Oooh, pretty graphs! It’s wonderful to see how things are really spiking for the e-book format. Congrats on riding the wave!
And thank you for sharing. That’s been one thing I’ve loved about the authors who are publishing their e-books themselves is how willing they are to share how they are doing as well as little tidbits of information. A lot of the nitty-gritty details (such as numbers) have been hoarded for so long. It’s great to see them coming out!
Sharing numbers is always tricky, but they’re one of the things we all desperately want to know. I’m always happy to answer questions about my experiences and share mine, with the caveat that my experiences are anecdotal at best.
I need to get myself a Nook. Do you get the same results from other sites like B&N? Or is this phenomenon exclusive to Amazon?
At the moment this is a kindle thing. Our B&N numbers right now look about as sad as our kindle numbers did over a year ago.
In fact, I’ll share our last few months of Nook sales across ALL of our titles.
July: 7
August: 8
September: 6
October: 10
November: 4
December: 8
January: 4
Right now? Not much. However, the Nook only went on sale in December, and a year ago I was talking about how kindle numbers meant nothing in the grand scheme of my paycheck. What’s true this year may not be true next year. :p
I wish I had charts! Lately my sales reports have been sorely mistreated (you know how you shove all your receipts in a shoebox? The equivalent of that).
However, just looking at the numbers sans fancy charts, I wholeheartedly agree. Mostly thanks to Kindle, on one book, my sales this month were very close to its first month release sales a year ago.
My Nook sales are similarly in the one digit range. In fact, this month, I only sold one copy of one of my books at BN. I’m hoping that will change just as rapidly as Kindle seemed to.
Yeah, I was scoffing at the poor little nook sales this morning, then I had this crazy deja-vu. Because when Amazon had the giant De-Ranking scandal and someone poofed our books from the main searches, I was like, “Oh noez, there go my 5 sales this month.”
Laugh now! In 2011 we might all be sitting around going, “Damn, remember when we mocked the Nook sales!” (Or maybe not. No one does convenience like Amazon, and isn’t that what ebooks are all about?)
You would think Nook would explode, since BN has the advantage of brick and mortar stores to peddle the device. I know my local store has a huge display right when you walk in, and I think most shoppers are like me: I want to touch something before I buy it.
Of course Kindle has the advantage that it’s been around a lot longer, Amazon is an internet MONSTER, and they ironed out a lot of the bugs from its first generation device. Maybe second-gen Nook in a couple of years will compare to Kindle right now? I hope so.
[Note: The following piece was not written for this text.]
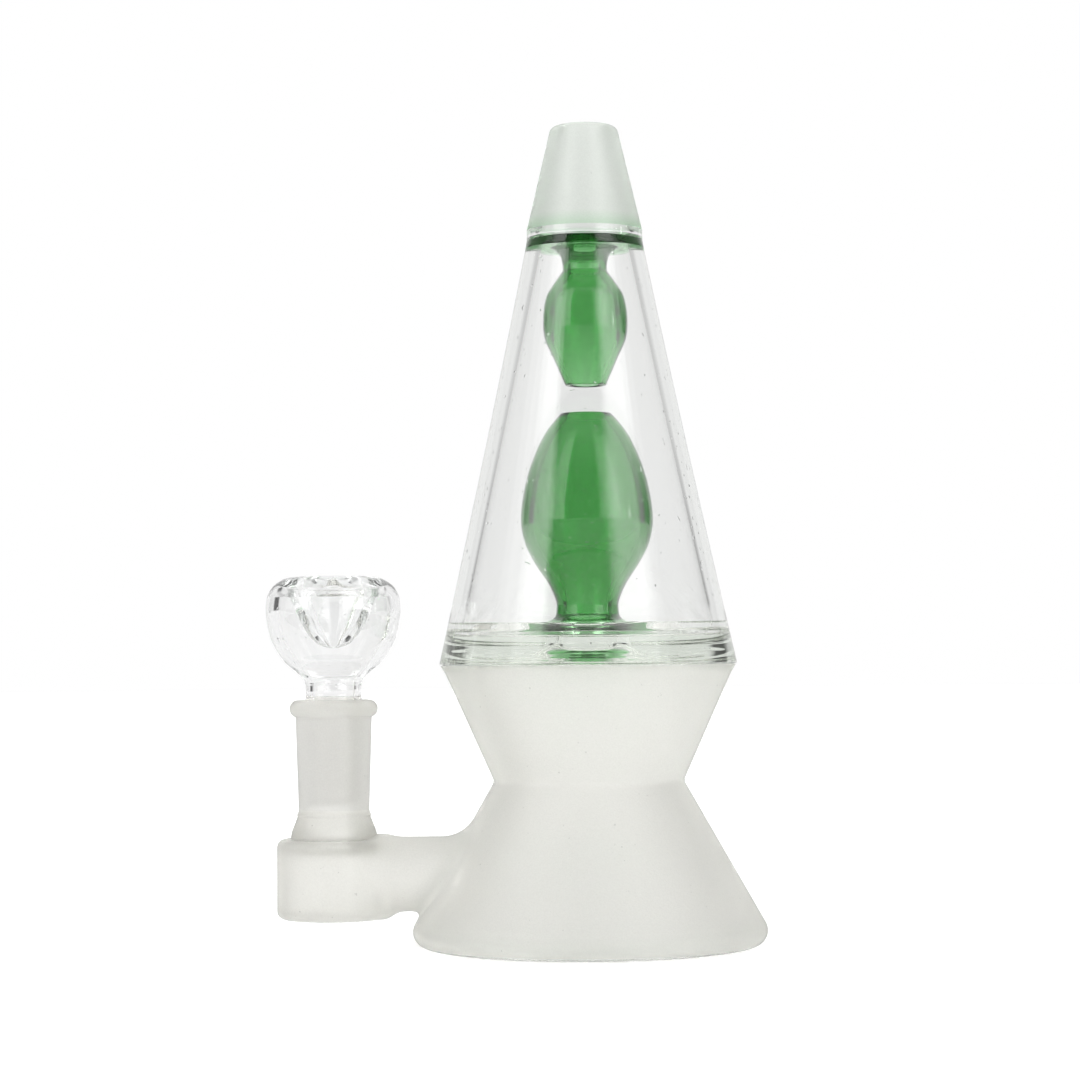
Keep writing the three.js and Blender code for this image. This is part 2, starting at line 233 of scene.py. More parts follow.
def build_table():
    turns = [2 * math.pi * i / TABLE_SIDES for i in range(TABLE_SIDES)]
    ring = [(TABLE_RADIUS * math.cos(a), TABLE_RADIUS * math.sin(a), -TABLE_DROP) for a in turns]
    mesh = bpy.data.meshes.new("table")
    mesh.from_pydata(ring, [], [list(range(TABLE_SIDES))])
    table = bpy.data.objects.new("table", mesh)
    bpy.context.scene.collection.objects.link(table)
    material = bpy.data.materials.new("white_table")
    material.use_nodes = True
    nodes = Nodes(material.node_tree)
    shader = nodes.add("ShaderNodeBsdfPrincipled", Roughness=0.6)
    shader.inputs["Base Color"].default_value = (TABLE_WHITE,) * 3 + (1,)
    shader.inputs["Emission Color"].default_value = WHITE
    path = nodes.add("ShaderNodeLightPath").outputs
    through = nodes.math("MULTIPLY", path["Is Singular Ray"],
                         nodes.math("SUBTRACT", 1.0, path["Is Camera Ray"]))
    nodes.set(shader, "Emission Strength", nodes.math(
        "MULTIPLY_ADD", through, TABLE_GLOW_THROUGH_GLASS - TABLE_GLOW, TABLE_GLOW))
    shader.inputs["Specular IOR Level"].default_value = 0.1
    nodes.set(nodes.add("ShaderNodeOutputMaterial"), "Surface", shader.outputs[0])
    mesh.materials.append(material)


def set_up_render():
    scene = bpy.context.scene
    scene.view_settings.view_transform = "Standard"
    scene.view_settings.look = "None"
    cycles = scene.cycles
    cycles.max_bounces = 32
    cycles.transmission_bounces = 28
    cycles.glossy_bounces = 16
    cycles.diffuse_bounces = 4
    cycles.transparent_max_bounces = 16
    cycles.caustics_reflective = True
    cycles.caustics_refractive = True
    cycles.blur_glossy = 0.0


build_world()
build_table()
set_up_render()


# ---- Materials ------------------------------------------------------------------------------

GLASS_IOR = 1.47
WAVE_DEPTH = 0.00002  # metres, as all reliefs
SEED_DEPTH = 0.00004
GRAIN_DEPTH = 0.00004
SCORE_DEPTH = 0.00003
ROUGHNESS_SPREAD = 0.05  # how far mottling moves the roughness either way
PALE = 0.97  # how bright the darker part of the mottling is


def new_material(name):
    material = bpy.data.materials.new(name)
    material.use_nodes = True
    return material, Nodes(material.node_tree)


def noise(nodes, place, scale, detail=2.0, roughness=0.5):
    node = nodes.add("ShaderNodeTexNoise", Vector=place, Scale=scale, Detail=detail,
                     Roughness=roughness)
    return node.outputs["Fac"]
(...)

You know, Viv directed me over to B&N and I noticed that I have more ratings on our Samhain books than we’ve even sold, so I’m thinking maybe over the next few months we’ll see more sales?
Viv grins.
Muahahaha.
I am SO glad Samhain understands the power of free.
Indeed.
A couple random thoughts:
Maybe this exponential growth is due to Kindle’s increase in popularity, but maybe its due to an increase in Moira Rogers popularity? When a reader discovers a new author, THAT is the “first month’s release” for that author’s entire backlist, for that reader.
On another vector, when I read press from Amazon about ebooks and Kindle, I get the feeling that they’d rather sell ebooks than physical books. Kindle news is all over their front page all the time.
Thats NOT the sense I get from B&N. Nook feels like a “me too” play, and they have a lot of financial and emotional investment in the brick&mortar distribution paradigm. Sure Nook could take off, but I seriously doubt it will ever overtake Kindle.
Maybe B&N is trying to strike a good balance between brick & mortar, shipping books to homes, and the Nook, then. I would think that having all their eggs in the Kindle basket would be a considerable gamble for Amazon, no matter how popular eBooks become.
The biggest difference between selling someone a print book and selling them a kindle is that you can buy a print book from Amazon without having any particular reason you can’t buy your next print book from B&N, or Books a Million, or Borders, or the used bookstore. A kindle is locking a non-technically apt person into shopping almost exclusively at Amazon.
I think most of what Amazon’s doing right now is not so much targeted at selling ebooks. If they can take losses long enough to sell enough kindles, then they have locked consumers in. They’re securing future sales at the expense of present profit.
It IS a gamble, but judging by how many people are seeing massive increases in sales, it might be starting to pay off.
If that were a sample of my backlist I could consider that possibility, but this is just a graph of one title, so the “backlist glom” factor can not really add more than one sale per person. (Almost literally–an amazon account will only let you purchase a kindle book once with your account.)
I do agree with your second point somewhat. I don’t think kindle is going to be overtaken any time soon–it has a pretty good head start. That said, the Nook does have a few features that make it appealing to different sorts of readers, so at this point all we can do is wait and see.